I never got the hang of being embarrassed by wanting dessert, or finishing all of my dessert by myself like many other adult women. They are forced to take a bite, claiming “it’s too much,” and justifying it every bite of the way. I’m sure for some of them it’s true, but I know for a lot of others it’s a fear of judgment (which is unfortunate because no one should feel judged for what they eat, but that’s a discussion for another day). I’m usually not satisfied with any meal UNTIL I’ve had dessert. So when the waiter smirks at my quick response of “yes please” to see the dessert menu, know that it’s just because I never learned how to be embarrassed by my dessert needs like a “proper lady.” I’ll have the brownie sundae thanks!

6. I Can’t Pay Attention In Church

I suspect there are more adults out there who are in the same boat.

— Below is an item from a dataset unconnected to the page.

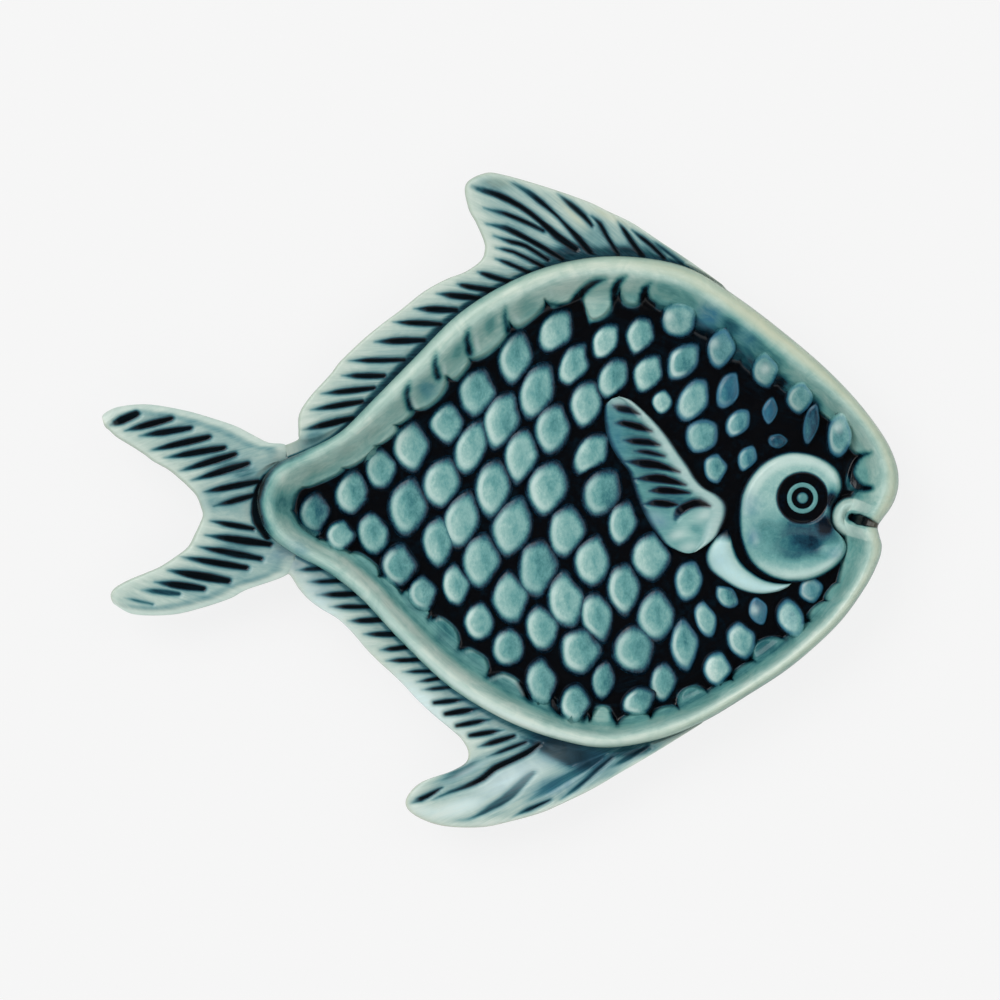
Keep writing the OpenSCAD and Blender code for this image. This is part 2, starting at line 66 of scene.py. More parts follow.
# Outer line of the rim and edge of the floor, point for point, from the mouth over the back
RIM = [
    (474, -41), (481, -27), (489, -14), (496, 3), (500, 26), (497, 56), (482, 96), (449, 150),
    (407, 203), (357, 255), (301, 307), (244, 351), (188, 369), (125, 372), (60, 357), (0, 326),
    (-56, 281), (-110, 215), (-160, 153), (-201, 104), (-244, 76), (-281, 55), (-301, 24),
    (-305, -12), (-292, -50), (-261, -81), (-216, -111), (-175, -150), (-125, -215), (-65, -284),
    (0, -333), (63, -363), (128, -378), (194, -365), (251, -336), (307, -294), (363, -249),
    (420, -189), (456, -134), (474, -95), (479, -72), (476, -55)]
FLOOR = [
    (431, -41), (432, -27), (436, -14), (442, 5), (449, 27), (450, 55), (439, 92), (412, 127),
    (373, 159), (326, 194), (278, 235), (228, 278), (178, 299), (125, 305), (75, 296), (25, 264),
    (-20, 226), (-68, 175), (-113, 130), (-160, 85), (-201, 49), (-236, 27), (-252, 11),
    (-256, -11), (-248, -37), (-223, -58), (-188, -81), (-148, -122), (-105, -177), (-48, -240),
    (13, -287), (70, -320), (128, -336), (185, -325), (238, -305), (288, -270), (338, -229),
    (388, -178), (419, -131), (431, -95), (435, -73), (434, -56)]
POINTS = len(RIM)

# The rim stands further out at the lower right, by this much round this point of its line
LOW_RIGHT_PX = 4.2
LOW_RIGHT_AT = 35.5
LOW_RIGHT_HALF = 4.2

# Section of the dish: share of the way from the rim's line to the floor's edge, then share of height
UNDERSIDE = [(0, 1), (0.25, 0.78), (0.5, 0.5), (0.75, 0.22), (1, 0)]
CREST_AND_WALL = [
    (0, 0.613), (0.015, 0.75), (0.045, 0.85), (0.1, 0.935), (0.18, 0.985), (0.28, 1), (0.38, 0.975),
    (0.48, 0.885), (0.58, 0.74), (0.68, 0.57), (0.78, 0.41), (0.88, 0.3), (0.96, 0.24), (1.04, 0.2),
    (1.2, 0.165), (1.4, 0.15)]
# Steps to each point of the rim's line, and where points lie: shares of the way from that line to
# the floor's edge on the rim and wall and under them, then shares of the way in from the wall's last
# point and from the floor's edge. The lean of the wall's end is measured along one of the columns,
# as a mean of some points, and counts up to a limit
WALL_END = 1.7
RIM_STEPS = 26
ACROSS_SHARES = np.concatenate([
    [0, 0.008, 0.02, 0.04, 0.07, 0.11, 0.16, 0.22, 0.28, 0.34, 0.4, 0.45],
    np.linspace(0.49, WALL_END, 52)])
UNDER_SHARES = [1, 0.75, 0.5, 0.25, 0.08, 0]
INNER_SHARES = [0.12, 0.35, 0.7]
FLAT_SHARES = [0.7, 0.35]
LEAN_COLUMN = 30
LEAN_SPAN = 5
LEAN_LIMIT = 2.5
SECTION_STEPS = 400
# The wall's way to the floor, the height of its carved end, how far that takes to rise, and more
# gently round one point of the rim's line, how softly it runs out, and its grooves and dark edge
WALL_REACH = 16.5 * MM
CARVE = 4.2 * MM
END_STEEP = 1.9 * MM
END_GENTLE = 4 * MM
GENTLE_AT = 10.2
GENTLE_HALF = 2.8
RUN_OUT = 1 * MM
WALL_GROOVE = 1.2 * MM
END_DARK = 2.8 * MM

# Scales that the wall ends in: the place of the notch before each one in points of the rim's line
# and the notch's share of the way from the rim, then the same of the scale's tip
BORDER = [
    (1.5, 1.0, 2.6, 1.0), (3.4, 0.95, 4.4, 1.26), (5.35, 0.84, 5.9, 1.1), (6.45, 0.8, 7.0, 1.05),
    (7.75, 0.95, 8.1, 1.05), (8.5, 0.95, 8.95, 1.08), (9.5, 0.98, 10.0, 1.1), (10.35, 1.0, 10.75, 1.08),
    (11.1, 0.92, 11.4, 1.0), (11.95, 0.72, 12.25, 1.08), (12.55, 0.68, 13.2, 1.45),
    (13.4, 0.8, 14.0, 0.98), (14.25, 0.72, 14.95, 1.0), (15.15, 0.78, 15.9, 1.08),
    (16.3, 0.9, 16.75, 1.05), (16.85, 0.8, 17.55, 1.14), (17.85, 0.93, 18.15, 1.04),
    (18.35, 0.95, 18.7, 1.18), (19.0, 1.08, 19.4, 1.2), (19.95, 1.05, 20.45, 1.14),
    (21.5, 1.0, 22.2, 0.96), (23.2, 0.88, 24.0, 0.93), (25.0, 0.9, 25.6, 1.0), (26.0, 1.0, 26.6, 1.24),
    (26.9, 0.95, 27.2, 1.2), (27.5, 1.2, 27.9, 1.66), (28.2, 1.2, 28.6, 1.6), (28.9, 1.08, 29.3, 1.43),
    (29.55, 0.92, 30.0, 1.34), (30.4, 0.9, 30.8, 1.4), (31.12, 0.9, 31.4, 1.42),
    (31.75, 0.72, 32.02, 1.5), (32.32, 0.68, 32.8, 1.12), (33.05, 0.7, 33.4, 1.05),
    (33.7, 0.82, 34.08, 1.45), (34.42, 0.92, 34.7, 0.98), (35.0, 0.8, 35.35, 1.08),
    (35.62, 0.95, 36.0, 1.5), (36.35, 0.95, 36.6, 1.0), (36.9, 0.78, 37.2, 1.1),
    (37.5, 0.85, 37.8, 1.05), (38.1, 0.9, 39.5, 1.02)]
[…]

No matter how hard I try, all of the sudden we are kneeling and I was thinking about how the Squeaky Boots episode of Spongebob is really just The Telltale Heart. How did I get here? How does this still continue to happen every single time?

7. I Avoid The “Women’s” Department

I’ve briefly mentioned this before in another piece. Have you ever crossed over from the junior’s department into the women’s department? It’s ugly. Maybe not in every store, but I can’t tell you how many weird shirts with ugly prints and permanently-attached pieces of nonsense exist there. Don’t get me started on the awful pants or the ugly dresses that would only ever be worn on a dare. Why do women older than like 30 have to dress like they’ve completely given up in life? I will also be 80 and still shopping in the junior’s section.

8. Zombie Apocolypse Is Still My Top Fear

When I was a kid I used to regularly have nightmares about zombie invasions. Even though I don’t dream about them as much, if you ask me what my number one fear is it’s still zombies. Laugh all you want, but I’ll have all of my plans together when the day comes. Also, if you’re wondering if I still watch as many zombie movies as I used to, the answer is absolutely. So I guess you can add "watching zombie movies even when they give me nightmares" to the list too.